A man in Indonesia has tested positive for monkeypox, making him the country’s first confirmed case of the disease, authorities said late Saturday.

The 27-year-old, who lives in the capital, Jakarta, had returned from a trip abroad on August 8, Health Ministry spokesman Mohammad Syahril told a news conference.

The man started having symptoms five days later and went to see a doctor. He tested positive for monkeypox on Friday night and is now self-isolating at home, Syahril said.

“This is a self-limiting disease that will disappear after 20 days if the patient has no pre-existing disease,” Syahril said, adding that the government did not see the need to implement any community-level restrictions at the moment to contain the monkey pox

Indonesia, a large archipelago nation of more than 270 million people, has been on alert for the spread of monkeypox since the World Health Organization asked countries to increase their vigilance after the The United Kingdom experienced an outbreak in May.
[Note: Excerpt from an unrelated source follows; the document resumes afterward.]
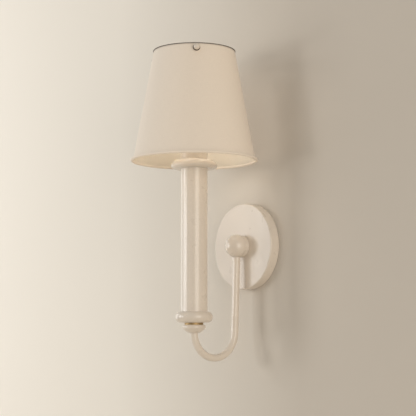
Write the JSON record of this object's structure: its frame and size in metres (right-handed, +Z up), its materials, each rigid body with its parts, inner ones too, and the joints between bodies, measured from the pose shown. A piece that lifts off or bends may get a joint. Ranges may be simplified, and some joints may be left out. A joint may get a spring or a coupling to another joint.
{
  "type": "wall light",
  "caption": "Wall light: round backplate and ball hub, a J-shaped arm, a turned column between two beads, a candle bulb and a conical fabric shade with a rolled rim.",
  "frame": {"origin": "centre of the backplate on the wall plane", "axes": "+Z up, +Y into the wall, the light stands out along -Y, +X to the right seen from the room"},
  "size_m": [0.1736, 0.1873, 0.4234],
  "materials": {
    "cream_paint": "satin enamel",
    "shade_cloth": "fine plain weave",
    "shade_lining": "matte",
    "zinc_steel": "plated",
    "white_wire": "satin enamel",
    "dark_bronze": "satin patina",
    "aged_brass": "aged",
    "holder_plastic": "satin",
    "white_plastic": "satin",
    "lead_sleeve": "matte",
    "bulb_glass": "frosted",
    "bulb_cap": "satin",
    "filament": "phosphor"
  },
  "bodies": {
    "wall_mount": {"wall_bracket": "zinc_steel", "backplate": "cream_paint", "hub_collar": "cream_paint", "hub_ball": "cream_paint", "threaded_nipple": "zinc_steel", "nipple_nut": "zinc_steel", "earth_screw": "zinc_steel", "earth_washer": "zinc_steel", "earth_terminal": "aged_brass", "terminal_block": "white_plastic", "terminal_screws": "zinc_steel", "wall_leads": "lead_sleeve", "earth_lead": "lead_sleeve", "swivel_stop_pin": "zinc_steel"},
    "arm": {"swivel_stem": "zinc_steel", "swivel_washer": "zinc_steel", "swivel_nut": "zinc_steel", "leg_ferrule": "cream_paint", "arm_tube": "cream_paint", "arm_leads": "lead_sleeve", "arm_cup": "cream_paint", "gap_ring": "aged_brass", "foot_bead": "cream_paint", "column_tube": "cream_paint", "lower_column_plug": "white_plastic", "upper_column_plug": "white_plastic", "lower_rod_nut": "zinc_steel", "upper_rod_nut": "zinc_steel", "tie_rod": "zinc_steel", "top_bead": "cream_paint", "neck_tube": "cream_paint", "neck_cap": "cream_paint", "lampholder_base": "holder_plastic", "lampholder_body": "holder_plastic", "lampholder_contacts": "aged_brass"},
    "shade": {"carrier_plate": "white_wire", "carrier_arms": "white_wire", "top_band": "white_wire", "knob_studs": "zinc_steel", "knob_washers": "dark_bronze", "shade_backing": "shade_lining", "shade_fabric": "shade_cloth", "top_ring": "dark_bronze", "bottom_wire": "zinc_steel", "rolled_rim": "shade_cloth"},
    "bulb": {"bulb_cap": "bulb_cap", "bulb_contact": "bulb_cap", "bulb_glass": "bulb_glass", "bulb_filaments": "filament"},
    "ring_nut": {"shade_ring_nut": "holder_plastic"},
    "knob_1": {"thumb_knob_1": "cream_paint"},
    "knob_2": {"thumb_knob_2": "cream_paint"},
    "knob_3": {"thumb_knob_3": "cream_paint"}
  },
  "joints": [
    {"name": "arm_swivel", "type": "hinge", "parent": "wall_mount", "child": "arm", "pos_m": [0, -0.0254, 0], "axis": [0, 0, 1], "range_deg": [-30, 30]},
    {"name": "shade_turn", "type": "hinge", "parent": "arm", "child": "shade", "pos_m": [0, -0.1005, 0.158], "axis": [0, 0, 1], "continuous": true},
    {"name": "bulb_screw", "type": "hinge", "parent": "arm", "child": "bulb", "pos_m": [0, -0.1005, 0.17], "axis": [0, 0, 1], "continuous": true},
    {"name": "ring_nut_turn", "type": "hinge", "parent": "arm", "child": "ring_nut", "pos_m": [0, -0.1005, 0.162], "axis": [0, 0, 1], "continuous": true},
    {"name": "knob_1_turn", "type": "hinge", "parent": "shade", "child": "knob_1", "pos_m": [0.04885, -0.13534, 0.2576], "axis": [0.8141, -0.5807, 0], "continuous": true},
    {"name": "knob_2_turn", "type": "hinge", "parent": "shade", "child": "knob_2", "pos_m": [0.00575, -0.04078, 0.2576], "axis": [0.0958, 0.9954, 0], "continuous": true},
    {"name": "knob_3_turn", "type": "hinge", "parent": "shade", "child": "knob_3", "pos_m": [-0.0546, -0.12538, 0.2576], "axis": [-0.91, -0.4147, 0], "continuous": true}
  ]
}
Before then, the monkeypox virus was only endemic in several African countries.

Monkeypox is spread when people have close physical contact with an infected person’s lesions, clothing, or bedding. Sexual contact can amplify transmission.

Most people recover from monkeypox without treatment, but the lesions can be extremely painful.

More severe cases can lead to complications such as swelling of the brain and death.

Globally, more than 31,000 cases of monkeypox have been reported in nearly 90 countries. Last month, the World Health Organization declared the outbreak a global emergency.

Monkey pox is not a brand new disease, but has been known since at least the 1970s and has been a serious challenge in Africa for years.

With only a limited global supply of vaccines, authorities are struggling to stop the spread of the disease.